* _Description of the task_: Below are several records. Retype exactly those lines running from the one with "Turn this picture" through the one with "in black plastic.", end lines included, and no others.

* _Excerpted records_:
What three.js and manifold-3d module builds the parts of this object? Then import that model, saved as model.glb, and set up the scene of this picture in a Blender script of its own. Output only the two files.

---

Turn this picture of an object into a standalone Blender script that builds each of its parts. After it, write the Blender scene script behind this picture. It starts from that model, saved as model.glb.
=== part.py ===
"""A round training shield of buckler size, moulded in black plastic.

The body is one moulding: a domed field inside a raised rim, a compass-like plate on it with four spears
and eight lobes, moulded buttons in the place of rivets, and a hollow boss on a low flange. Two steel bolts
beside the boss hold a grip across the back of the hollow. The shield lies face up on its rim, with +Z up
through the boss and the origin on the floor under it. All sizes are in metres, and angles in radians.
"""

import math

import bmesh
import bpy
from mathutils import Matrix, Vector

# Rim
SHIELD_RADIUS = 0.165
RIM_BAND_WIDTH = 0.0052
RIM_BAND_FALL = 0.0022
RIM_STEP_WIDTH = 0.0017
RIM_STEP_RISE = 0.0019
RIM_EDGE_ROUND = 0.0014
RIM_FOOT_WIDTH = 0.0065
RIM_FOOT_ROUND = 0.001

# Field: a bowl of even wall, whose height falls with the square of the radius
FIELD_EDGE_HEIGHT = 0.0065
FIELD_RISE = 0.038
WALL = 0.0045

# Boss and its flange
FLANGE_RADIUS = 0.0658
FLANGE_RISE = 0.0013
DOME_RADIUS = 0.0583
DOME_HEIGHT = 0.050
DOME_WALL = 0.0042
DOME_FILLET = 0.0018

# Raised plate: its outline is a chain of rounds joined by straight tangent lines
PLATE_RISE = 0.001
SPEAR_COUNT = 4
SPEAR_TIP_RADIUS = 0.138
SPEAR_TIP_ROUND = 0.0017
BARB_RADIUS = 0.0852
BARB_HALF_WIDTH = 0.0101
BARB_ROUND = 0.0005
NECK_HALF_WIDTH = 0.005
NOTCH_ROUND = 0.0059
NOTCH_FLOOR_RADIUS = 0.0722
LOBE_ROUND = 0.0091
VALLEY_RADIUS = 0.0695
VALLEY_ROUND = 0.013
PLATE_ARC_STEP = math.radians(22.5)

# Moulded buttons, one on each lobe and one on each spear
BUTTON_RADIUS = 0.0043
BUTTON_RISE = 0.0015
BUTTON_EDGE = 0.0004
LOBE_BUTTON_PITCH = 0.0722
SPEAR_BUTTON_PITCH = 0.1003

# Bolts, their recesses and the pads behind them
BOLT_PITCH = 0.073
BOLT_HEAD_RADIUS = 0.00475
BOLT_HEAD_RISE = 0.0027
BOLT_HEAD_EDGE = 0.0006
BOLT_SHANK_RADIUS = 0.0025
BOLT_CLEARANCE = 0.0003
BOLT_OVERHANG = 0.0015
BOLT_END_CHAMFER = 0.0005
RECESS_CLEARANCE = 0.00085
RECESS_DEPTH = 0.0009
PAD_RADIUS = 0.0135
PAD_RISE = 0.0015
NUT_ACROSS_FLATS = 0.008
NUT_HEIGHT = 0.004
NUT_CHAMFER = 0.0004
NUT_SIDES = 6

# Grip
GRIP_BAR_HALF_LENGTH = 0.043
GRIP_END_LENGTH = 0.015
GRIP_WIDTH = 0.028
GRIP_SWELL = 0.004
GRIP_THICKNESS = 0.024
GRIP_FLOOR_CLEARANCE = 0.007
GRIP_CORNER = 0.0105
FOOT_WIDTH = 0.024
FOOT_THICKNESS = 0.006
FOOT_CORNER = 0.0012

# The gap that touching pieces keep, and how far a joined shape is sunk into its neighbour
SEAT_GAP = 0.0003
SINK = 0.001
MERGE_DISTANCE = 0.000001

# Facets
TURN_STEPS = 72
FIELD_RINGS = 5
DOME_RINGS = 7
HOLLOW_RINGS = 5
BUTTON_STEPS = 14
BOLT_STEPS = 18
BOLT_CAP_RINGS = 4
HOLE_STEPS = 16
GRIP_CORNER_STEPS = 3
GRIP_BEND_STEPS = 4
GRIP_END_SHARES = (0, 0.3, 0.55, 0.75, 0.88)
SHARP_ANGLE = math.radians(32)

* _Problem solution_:
Turn this picture of an object into a standalone Blender script that builds each of its parts. After it, write the Blender scene script behind this picture. It starts from that model, saved as model.glb.
=== part.py ===
"""A round training shield of buckler size, moulded in black plastic.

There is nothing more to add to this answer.